CG2017 PA1-2 Crossroad (十字路口) 暴力求解
Description (描述)
City Beiotic is expanding rapidly due to its even more rapidly increasing population. A new district named Kaidian is now under design and you are asked to help with the geometric issues. Specifically, given the thematic map of roads, you need to locate all the crossroads where traffic lights should be installed. A road here might be represented as a segment, a ray, a line or a circle. As your first task, can you tell us how many traffic lights we need to install?
城市Beiotic正在快速扩张,以应对更为快速增长的人口。其中Kaidian区正在规划,需要你来协助解决一些几何问题。你将会得到一张描述街道情况的主题地图,你需要据此确定哪些道路之间是相交的,以便安装红绿灯。不过这里道路形状各异,有的是线段,有的是射线,有的是直线,还有的是圆。情况感觉有些复杂,但你能首先告诉我们一共需要安装多少处红绿灯么?
Input (输入)
The first line consists of four integers delimited by spaces, which are the numbers of different types of roads respectively: S for segments, R for rays, L for lines, and C for circles.

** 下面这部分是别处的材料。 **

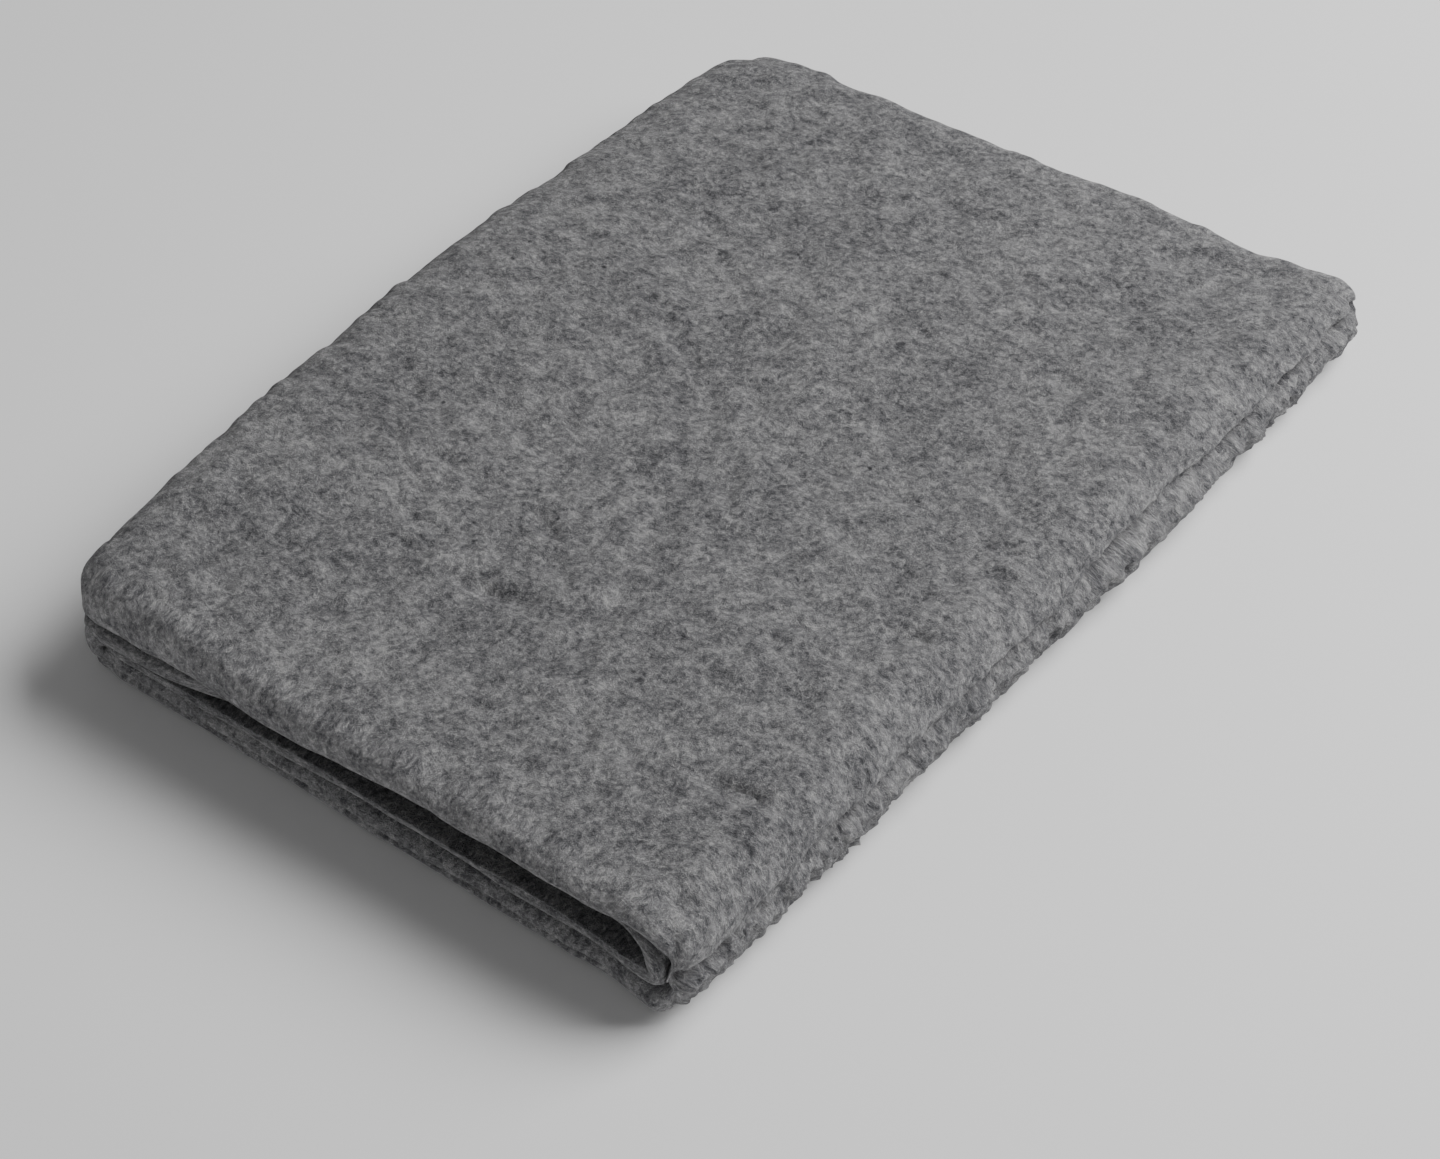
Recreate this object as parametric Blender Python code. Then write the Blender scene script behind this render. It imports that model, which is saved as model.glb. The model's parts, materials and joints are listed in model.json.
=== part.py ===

Each of the following S lines describes a segment road. A segment road connecting (x, y) and (u, v) is represented as four integers x, y, u and v, delimited by a space.
Each of the following R lines describes a ray road. A ray road starting from (x, y) and running through (u, v) is represented as four integers x, y, u and v, delimited by a space.
Each of the following L lines describes a line road. A line road running through (x, y) and (u, v) is represented as four integers x, y, u and v, delimited by a space.
Each of the last C lines describes a circle road. A circle road centered at (x, y) and with a radius r is represented as three integers x, y and r, delimited by a space.
第一行是以空格分隔的四个整数,依次是线段(S)、射线(R)、直线(L)和圆(C)类型道路的数目。
接下来的S行各含四个由空格分隔的整数x、y、u、v,对应的线段型道路联接于(x, y)和(u,v)之间。
再接下来的R行也各含四个由空格分隔的整数x、y、u、v,对应的射线型道路起始于(x, y),并穿过(u,v)。
再接下来的L行仍各含四个由空格分隔的整数x、y、u、v,对应的直线型道路穿过(x, y)和(u, v)。
最后的C行各含三个由空格分隔的整数x、y、r,对应的圆型道路以(x, y)为中心,以r为半径。
Output (输出)
Output the total number k of all crossroads between the roads.
输出所有道路之间交点的总数k即可。
Input Samples (样例输入)
3 3 3 3
6 18 49 39
80 29 67 34
90 76 10 4
91 39 69 -1
53 57 8 -36
37 19 85 -67
56 30 106 25
24 23 65 -33
40 9 66 55
22 58 12
13 11 7
1 23 1
In the image above, segment roads are colored as black; rays, red; lines, green; and circles, blue.
上图中,黑色、红色、绿色、蓝色分别对应于线段型、射线型、直线型、圆型道路。
Output Samples (样例输出)
22
Limitation (限制)
- 2 ≤ S + R + L + C ≤ 20000
- All the coordinates and the radius are integers in (-10^5, 10^5).
- Any pair of roads can intersect at a finite number of points.
- The following cases are all regarded as one generalized crossroad:
- Two roads share a common endpoint, i.e., a turn.
- A road runs through one or two endpoints of another, i.e., a T-shaped crossing or a chord.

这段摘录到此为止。